Es geht gar nicht um den Weg
Das Sprichwort „der Weg ist das Ziel“ soll uns wohl helfen, zu erkennen, dass es nicht um den Endpunkt geht, sondern um den Weg dorthin. Es führt aber lediglich dazu, dass wir sehr häufig den Weg als Ziel definieren, und somit weiterhin an einem Ziel festhalten und glauben, dass es um das Ziel (also den Weg als Ziel) geht.
Wenn wir aber erkennen, dass es gar nicht darum geht, den „richtigen“ oder „unseren“ Weg zu finden, sondern dass der Weg auch nur ein Hilfsmittel dafür ist, uns selbst zu erfahren, uns kennen zu lernen, und zu erleben, was das eigentlich alles bedeutet, wir selbst zu sein, können wir die Idee vom Ziel auch immer mehr loslassen, vertrauen und uns dem hingeben, was jetzt gerade ist.
Beziehung und wer wir sind
Aufbauend auf dem Sprichwort „der Weg ist das Ziel“ gibt es eine kleine Geschichte von James Norbury (Großer Panda und Kleiner Drache). In dieser Geschichte gibt es folgenden Ausschnitt:
„Was ist wichtiger“, fragte Großer Panda, „der Weg oder das Ziel?“ „Die Gefährten“, sagte Kleiner Drache.
Dieser kurze Austausch erinnert uns daran, dass es bei der Reise, unseren Weg zu finden, auch darum geht, wer unsere Begleiter auf unserer Reise sind. Und zwar nicht, damit sie unsere Richtung beeinflussen oder wir schneller ankommen, sondern weil sie uns im Idealfall daran erinnern, unseren Weg nicht zu verlassen.

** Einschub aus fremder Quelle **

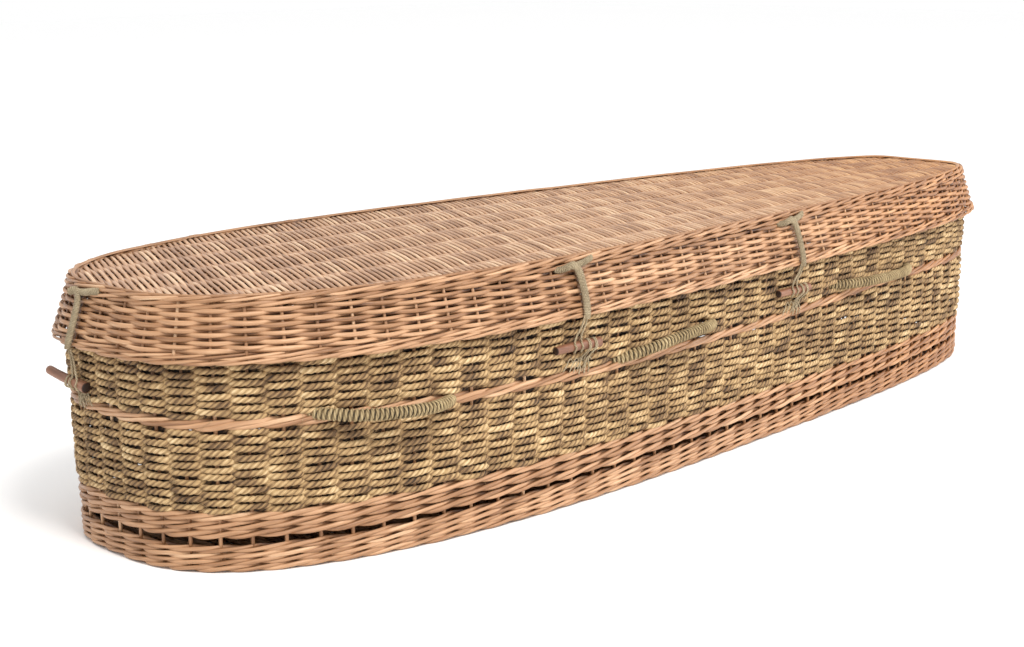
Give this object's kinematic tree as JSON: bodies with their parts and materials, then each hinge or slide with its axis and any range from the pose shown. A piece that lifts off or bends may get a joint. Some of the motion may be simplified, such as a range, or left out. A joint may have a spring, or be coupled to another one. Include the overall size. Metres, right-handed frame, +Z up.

Sie sind unsere ständigen Spiegel, um uns von allen unseren unterschiedlichen Seiten zu betrachten.
Außerdem ist es ein immenses Geschenk, Menschen um uns zu haben, die unseren Weg und unsere Reise bezeugen können. Uns erinnern können, wo wir mal waren, und wo wir jetzt sind. Aber auch wer wir mal waren, und wer wir jetzt sind.
Denn egal wo uns unser Weg hinführt und wie wir dorthin gelangen, sind das wertvollste dennoch unsere Beziehungen (zu anderen, uns selbst, unserer Umgebung und der allesumfassenden Kraft), denn sie machen uns zu dem wer wir sind.